8-15. David also arose … and went out of the cave, and cried after Saul—The closeness of the precipitous cliffs, though divided by deep wadies, and the transparent purity of the air enable a person standing on one rock to hear distinctly the words uttered by a speaker standing on another (Jud 9:7). The expostulation of David, followed by the visible tokens he furnished of his cherishing no evil design against either the person or the government of the king, even when he had the monarch in his power, smote the heart of Saul in a moment and disarmed him of his fell purpose of revenge. He owned the justice of what David said, acknowledged his own guilt, and begged kindness to his house. He seems to have been naturally susceptible of strong, and, as in this instance, of good and grateful impressions. The improvement of his temper, indeed, was but transient—his language that of a man overwhelmed by the force of impetuous emotions and constrained to admire the conduct, and esteem the character, of one whom he hated and dreaded. But God overruled it for ensuring the present escape of David. Consider his language and behavior.

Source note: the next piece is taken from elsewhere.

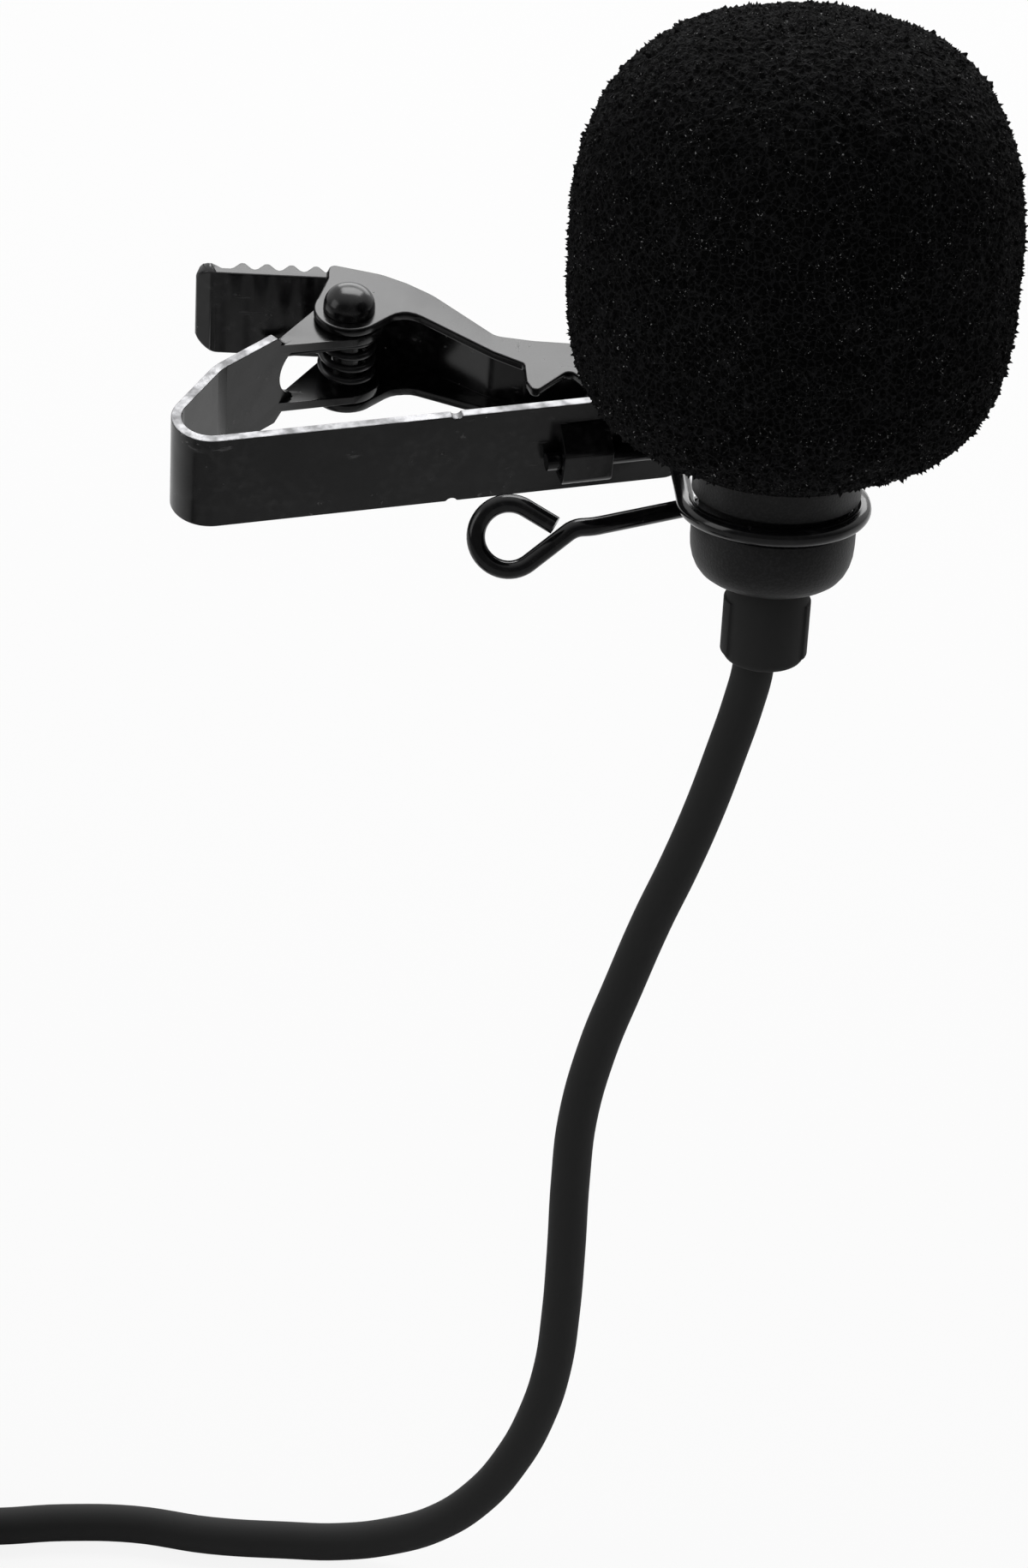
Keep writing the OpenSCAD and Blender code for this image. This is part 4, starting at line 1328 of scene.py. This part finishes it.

This language—"a dead dog," "a flea," terms by which, like Eastern people, he strongly expressed a sense of his lowliness and the entire committal of his cause to Him who alone is the judge of human actions, and to whom vengeance belongs, his steady repulse of the vindictive counsels of his followers; the relentings of heart which he felt even for the apparent indignity he had done to the person of the Lord's anointed; and the respectful homage he paid the jealous tyrant who had set a price on his head—evince the magnanimity of a great and good man, and strikingly illustrate the spirit and energy of his prayer "when he was in the cave" (Ps 142:1).